BEGIN

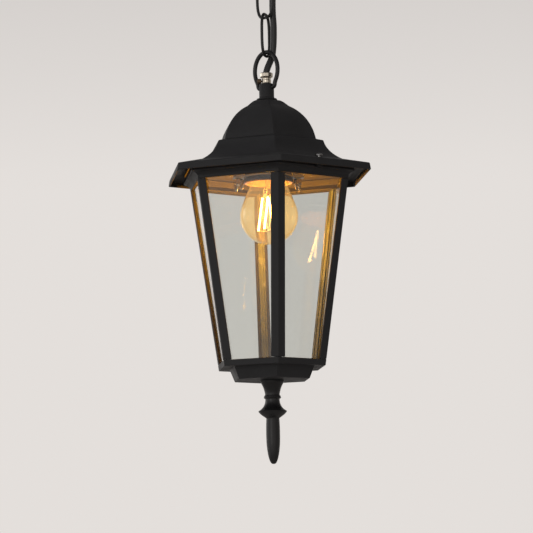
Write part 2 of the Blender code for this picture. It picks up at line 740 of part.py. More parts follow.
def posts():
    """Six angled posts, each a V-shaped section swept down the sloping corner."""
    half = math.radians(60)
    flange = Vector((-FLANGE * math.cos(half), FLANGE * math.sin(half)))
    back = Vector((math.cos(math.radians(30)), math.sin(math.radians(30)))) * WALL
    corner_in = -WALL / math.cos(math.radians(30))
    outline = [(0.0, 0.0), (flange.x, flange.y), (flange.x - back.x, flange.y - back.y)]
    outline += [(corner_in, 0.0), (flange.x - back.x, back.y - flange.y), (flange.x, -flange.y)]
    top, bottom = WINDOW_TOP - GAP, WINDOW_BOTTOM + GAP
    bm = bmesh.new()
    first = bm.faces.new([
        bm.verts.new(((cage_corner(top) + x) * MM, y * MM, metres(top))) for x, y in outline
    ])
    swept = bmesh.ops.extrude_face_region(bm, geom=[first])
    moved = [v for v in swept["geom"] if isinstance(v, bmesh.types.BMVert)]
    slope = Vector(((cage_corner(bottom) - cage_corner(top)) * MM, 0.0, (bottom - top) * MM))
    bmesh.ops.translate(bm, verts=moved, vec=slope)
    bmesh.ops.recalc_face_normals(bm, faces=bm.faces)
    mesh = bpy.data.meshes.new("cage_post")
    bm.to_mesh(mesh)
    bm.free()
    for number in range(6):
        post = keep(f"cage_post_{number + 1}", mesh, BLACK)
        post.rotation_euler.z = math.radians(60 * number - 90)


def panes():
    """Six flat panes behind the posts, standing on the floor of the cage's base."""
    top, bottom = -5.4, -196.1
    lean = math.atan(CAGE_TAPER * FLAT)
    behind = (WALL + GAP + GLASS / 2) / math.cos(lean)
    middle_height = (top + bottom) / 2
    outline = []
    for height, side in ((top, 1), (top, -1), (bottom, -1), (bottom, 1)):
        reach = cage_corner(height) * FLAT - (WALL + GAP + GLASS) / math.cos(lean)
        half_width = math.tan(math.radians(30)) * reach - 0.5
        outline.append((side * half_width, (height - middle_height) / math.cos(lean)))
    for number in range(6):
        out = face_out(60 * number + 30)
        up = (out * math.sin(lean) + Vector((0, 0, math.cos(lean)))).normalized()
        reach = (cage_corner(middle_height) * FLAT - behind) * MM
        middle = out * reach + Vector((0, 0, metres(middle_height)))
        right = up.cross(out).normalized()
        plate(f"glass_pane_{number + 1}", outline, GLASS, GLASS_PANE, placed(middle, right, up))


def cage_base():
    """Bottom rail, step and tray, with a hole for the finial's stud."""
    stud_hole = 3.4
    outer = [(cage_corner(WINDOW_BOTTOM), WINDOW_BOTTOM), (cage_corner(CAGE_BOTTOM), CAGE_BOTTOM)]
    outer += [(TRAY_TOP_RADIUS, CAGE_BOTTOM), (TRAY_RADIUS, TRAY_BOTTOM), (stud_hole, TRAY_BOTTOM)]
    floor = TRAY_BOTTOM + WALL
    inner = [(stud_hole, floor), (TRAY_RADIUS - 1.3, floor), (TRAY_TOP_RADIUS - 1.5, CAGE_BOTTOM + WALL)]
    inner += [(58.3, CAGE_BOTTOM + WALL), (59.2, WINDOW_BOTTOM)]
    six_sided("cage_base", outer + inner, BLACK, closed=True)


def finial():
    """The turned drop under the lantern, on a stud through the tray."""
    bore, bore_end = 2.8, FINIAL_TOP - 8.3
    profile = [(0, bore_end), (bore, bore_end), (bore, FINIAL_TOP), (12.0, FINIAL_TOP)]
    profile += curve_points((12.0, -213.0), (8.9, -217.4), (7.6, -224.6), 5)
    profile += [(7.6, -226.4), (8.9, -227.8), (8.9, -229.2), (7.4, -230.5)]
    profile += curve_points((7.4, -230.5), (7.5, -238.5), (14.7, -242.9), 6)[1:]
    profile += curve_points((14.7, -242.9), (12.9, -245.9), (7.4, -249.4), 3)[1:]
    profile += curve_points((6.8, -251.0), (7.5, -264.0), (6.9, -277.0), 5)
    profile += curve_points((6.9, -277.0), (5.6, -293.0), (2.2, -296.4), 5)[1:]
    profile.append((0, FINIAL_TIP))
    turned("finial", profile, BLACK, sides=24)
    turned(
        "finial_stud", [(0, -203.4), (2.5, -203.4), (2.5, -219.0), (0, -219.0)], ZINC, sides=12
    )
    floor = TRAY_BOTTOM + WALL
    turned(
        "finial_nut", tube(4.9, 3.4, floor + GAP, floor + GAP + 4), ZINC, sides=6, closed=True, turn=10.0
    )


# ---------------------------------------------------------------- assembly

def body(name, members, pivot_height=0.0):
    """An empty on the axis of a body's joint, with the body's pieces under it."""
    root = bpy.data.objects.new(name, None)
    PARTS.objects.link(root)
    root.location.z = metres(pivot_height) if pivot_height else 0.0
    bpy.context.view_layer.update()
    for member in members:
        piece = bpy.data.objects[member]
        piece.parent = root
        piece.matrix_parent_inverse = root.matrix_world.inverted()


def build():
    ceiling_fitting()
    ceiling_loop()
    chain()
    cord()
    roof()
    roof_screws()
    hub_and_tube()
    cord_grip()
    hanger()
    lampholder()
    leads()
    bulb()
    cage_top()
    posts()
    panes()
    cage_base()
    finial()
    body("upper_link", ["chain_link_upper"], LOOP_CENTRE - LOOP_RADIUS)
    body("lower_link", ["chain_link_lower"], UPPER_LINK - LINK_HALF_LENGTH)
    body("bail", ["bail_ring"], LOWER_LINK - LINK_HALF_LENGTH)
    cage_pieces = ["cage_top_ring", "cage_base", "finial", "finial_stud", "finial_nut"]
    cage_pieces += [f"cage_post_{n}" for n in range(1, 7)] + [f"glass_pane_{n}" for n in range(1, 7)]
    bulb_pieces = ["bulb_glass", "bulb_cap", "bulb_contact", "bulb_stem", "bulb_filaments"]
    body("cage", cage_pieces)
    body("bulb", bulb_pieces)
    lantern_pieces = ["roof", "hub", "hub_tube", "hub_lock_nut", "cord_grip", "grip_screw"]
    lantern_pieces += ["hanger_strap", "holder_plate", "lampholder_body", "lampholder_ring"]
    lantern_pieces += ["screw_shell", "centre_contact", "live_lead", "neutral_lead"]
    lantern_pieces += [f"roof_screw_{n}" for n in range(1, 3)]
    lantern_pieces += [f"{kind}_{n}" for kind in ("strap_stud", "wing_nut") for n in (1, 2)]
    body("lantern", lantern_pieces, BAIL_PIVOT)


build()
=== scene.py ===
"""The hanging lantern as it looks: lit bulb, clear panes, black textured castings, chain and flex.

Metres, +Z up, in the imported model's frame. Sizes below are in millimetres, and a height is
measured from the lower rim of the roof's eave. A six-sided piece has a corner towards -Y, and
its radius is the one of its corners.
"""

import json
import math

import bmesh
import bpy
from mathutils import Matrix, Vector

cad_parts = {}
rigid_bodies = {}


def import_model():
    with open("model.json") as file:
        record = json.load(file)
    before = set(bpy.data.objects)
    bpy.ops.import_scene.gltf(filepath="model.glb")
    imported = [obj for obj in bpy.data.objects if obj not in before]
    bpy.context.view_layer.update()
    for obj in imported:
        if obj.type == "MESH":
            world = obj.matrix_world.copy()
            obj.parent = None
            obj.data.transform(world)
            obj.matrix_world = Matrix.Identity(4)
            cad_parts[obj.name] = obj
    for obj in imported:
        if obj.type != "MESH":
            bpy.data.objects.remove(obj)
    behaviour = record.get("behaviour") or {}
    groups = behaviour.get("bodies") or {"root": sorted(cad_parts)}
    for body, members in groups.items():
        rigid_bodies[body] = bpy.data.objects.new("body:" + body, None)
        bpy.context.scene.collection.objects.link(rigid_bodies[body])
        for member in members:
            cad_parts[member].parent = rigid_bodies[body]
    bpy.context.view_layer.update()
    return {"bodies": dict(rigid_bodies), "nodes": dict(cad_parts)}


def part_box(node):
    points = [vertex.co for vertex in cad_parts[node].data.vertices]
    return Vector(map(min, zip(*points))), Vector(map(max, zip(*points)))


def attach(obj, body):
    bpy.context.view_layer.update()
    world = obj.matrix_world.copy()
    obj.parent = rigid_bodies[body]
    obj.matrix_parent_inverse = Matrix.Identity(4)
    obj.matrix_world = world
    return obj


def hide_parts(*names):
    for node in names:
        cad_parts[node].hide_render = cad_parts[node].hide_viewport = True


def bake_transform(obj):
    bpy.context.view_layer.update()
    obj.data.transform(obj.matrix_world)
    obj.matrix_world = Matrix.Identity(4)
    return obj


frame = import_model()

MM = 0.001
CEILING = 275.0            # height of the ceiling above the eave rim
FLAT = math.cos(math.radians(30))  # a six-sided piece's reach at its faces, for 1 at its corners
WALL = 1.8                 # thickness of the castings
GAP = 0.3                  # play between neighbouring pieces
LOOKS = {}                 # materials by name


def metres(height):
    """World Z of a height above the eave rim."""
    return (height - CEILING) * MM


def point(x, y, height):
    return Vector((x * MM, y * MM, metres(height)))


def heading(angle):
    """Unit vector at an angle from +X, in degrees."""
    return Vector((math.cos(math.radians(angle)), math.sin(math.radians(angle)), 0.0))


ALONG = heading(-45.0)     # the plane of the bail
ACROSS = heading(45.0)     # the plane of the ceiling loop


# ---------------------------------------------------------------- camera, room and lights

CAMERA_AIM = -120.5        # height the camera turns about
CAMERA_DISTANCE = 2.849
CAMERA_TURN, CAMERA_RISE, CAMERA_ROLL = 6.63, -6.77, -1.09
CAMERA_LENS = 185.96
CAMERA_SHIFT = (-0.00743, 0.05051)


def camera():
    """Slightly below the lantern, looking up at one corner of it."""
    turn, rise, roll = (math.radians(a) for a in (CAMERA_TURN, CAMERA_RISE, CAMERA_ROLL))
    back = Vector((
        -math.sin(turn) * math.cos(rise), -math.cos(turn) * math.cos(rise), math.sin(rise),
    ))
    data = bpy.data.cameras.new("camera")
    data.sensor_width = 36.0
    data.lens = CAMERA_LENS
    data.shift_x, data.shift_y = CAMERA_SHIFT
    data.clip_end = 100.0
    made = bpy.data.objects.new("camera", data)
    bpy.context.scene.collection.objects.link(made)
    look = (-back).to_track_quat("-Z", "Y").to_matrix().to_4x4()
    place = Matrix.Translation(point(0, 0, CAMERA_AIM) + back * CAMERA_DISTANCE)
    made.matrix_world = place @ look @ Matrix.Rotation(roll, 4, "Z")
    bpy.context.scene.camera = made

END
BEGIN

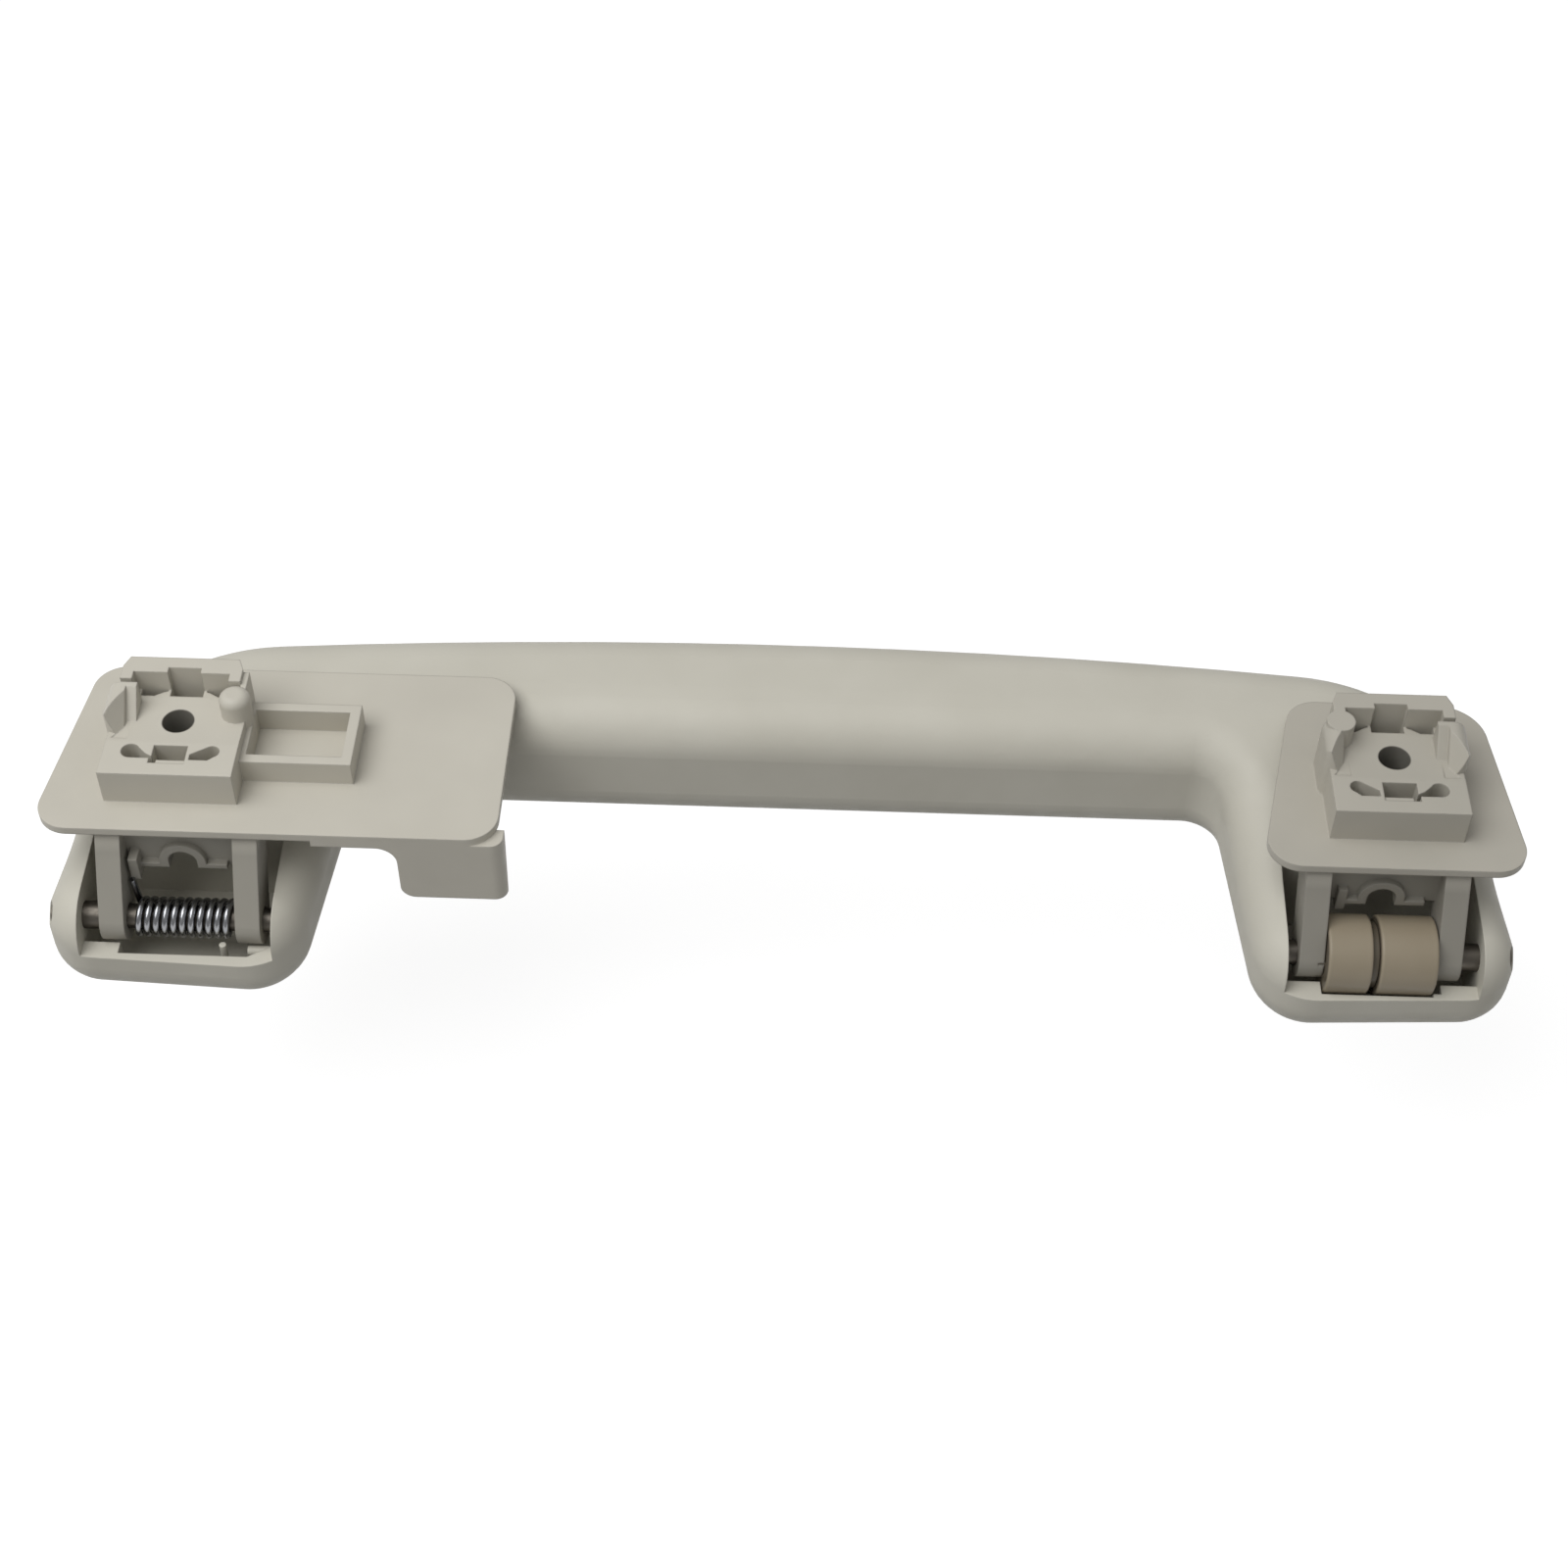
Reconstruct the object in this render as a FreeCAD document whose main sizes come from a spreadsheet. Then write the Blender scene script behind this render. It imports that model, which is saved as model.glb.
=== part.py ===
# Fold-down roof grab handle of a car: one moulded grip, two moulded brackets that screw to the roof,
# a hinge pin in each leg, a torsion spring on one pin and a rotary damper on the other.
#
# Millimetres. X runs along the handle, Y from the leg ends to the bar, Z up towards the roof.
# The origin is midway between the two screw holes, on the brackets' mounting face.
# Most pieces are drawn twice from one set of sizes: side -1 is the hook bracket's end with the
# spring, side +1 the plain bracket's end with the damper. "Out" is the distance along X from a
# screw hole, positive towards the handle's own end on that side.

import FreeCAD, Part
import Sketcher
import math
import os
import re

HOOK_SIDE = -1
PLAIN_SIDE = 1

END

- **What is needed**
Both the line with "n in (1, 2)]" and the line with "cad_parts[member].parent = rigid_bodies[body]" belong in the answer; write them out exactly, with every line between.

- **Solved exercise**
    lantern_pieces += [f"{kind}_{n}" for kind in ("strap_stud", "wing_nut") for n in (1, 2)]
    body("lantern", lantern_pieces, BAIL_PIVOT)


build()
=== scene.py ===
"""The hanging lantern as it looks: lit bulb, clear panes, black textured castings, chain and flex.

Metres, +Z up, in the imported model's frame. Sizes below are in millimetres, and a height is
measured from the lower rim of the roof's eave. A six-sided piece has a corner towards -Y, and
its radius is the one of its corners.
"""

import json
import math

import bmesh
import bpy
from mathutils import Matrix, Vector

cad_parts = {}
rigid_bodies = {}


def import_model():
    with open("model.json") as file:
        record = json.load(file)
    before = set(bpy.data.objects)
    bpy.ops.import_scene.gltf(filepath="model.glb")
    imported = [obj for obj in bpy.data.objects if obj not in before]
    bpy.context.view_layer.update()
    for obj in imported:
        if obj.type == "MESH":
            world = obj.matrix_world.copy()
            obj.parent = None
            obj.data.transform(world)
            obj.matrix_world = Matrix.Identity(4)
            cad_parts[obj.name] = obj
    for obj in imported:
        if obj.type != "MESH":
            bpy.data.objects.remove(obj)
    behaviour = record.get("behaviour") or {}
    groups = behaviour.get("bodies") or {"root": sorted(cad_parts)}
    for body, members in groups.items():
        rigid_bodies[body] = bpy.data.objects.new("body:" + body, None)
        bpy.context.scene.collection.objects.link(rigid_bodies[body])
        for member in members:
            cad_parts[member].parent = rigid_bodies[body]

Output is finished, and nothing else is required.